Richard I. Ahern, president and chief executive officer of Rheingold, claims the company has little choice, due to the $8 million loss it sustained last year.

“Its an unfortunate fact,” Ahern said, “that the large national breweries with their out-of-area plants and lower operating costs can actually deliver beer in the New York metropolitan area at lower costs than we can and still make profits.”

Another company spokesman pointed out that the cost of operating in the city was simply too high. The cost, he said, included labor, the delivery of materials and every basic operating expense, even the cost of electricity.

On a side note it wasn’t just Rheingold dealing with these economic realities. The story went on to say that since 1948, 13 NYC breweries had closed their doors and at the time the story was written, only Rheingold and Schaefer were still operating within the city limits.

Chock Full ‘O Nuts Corporation ultimately bought the brewery in 1974 but two years later, according to an Associated Press story:

ended production at its 122-year-old Brooklyn plant and will now operate from its newer, more economical brewery in Orange N . J.

The Orange, New Jersey plant closed a year later in 1977.

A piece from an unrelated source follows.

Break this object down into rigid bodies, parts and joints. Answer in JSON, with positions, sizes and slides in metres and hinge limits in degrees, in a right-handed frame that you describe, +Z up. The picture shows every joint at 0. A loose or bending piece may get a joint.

I’ve found quite a few S Liebmann bottles over the years, all embossed S Liebmann’s Sons Brewing Co, so they date between 1889 and 1924. They include tooled blobs from the late 1800’s to early 1900’s and tooled crowns from the 1900’s to 1910’s.

This July 7, 1907 advertisement in the Brooklyn Daily Eagle listed the locations where Liebmann’s beers were being sold on Long Island at that time. Based on the size of the list its no wonder these bottles are turning up here.

One tooled crown embossed with a circled “SLS” matches the trademark depicted in a series of advertisements circa 1909.


I’ve also found a Liebmann Breweries, Inc. export style bottle with the post prohibition, circled “L” trade mark. The embossing on the sides and base exactly matches the description from  a Liebmann bottle notice from the June, 1933 editions of the Brooklyn Daily Eagle.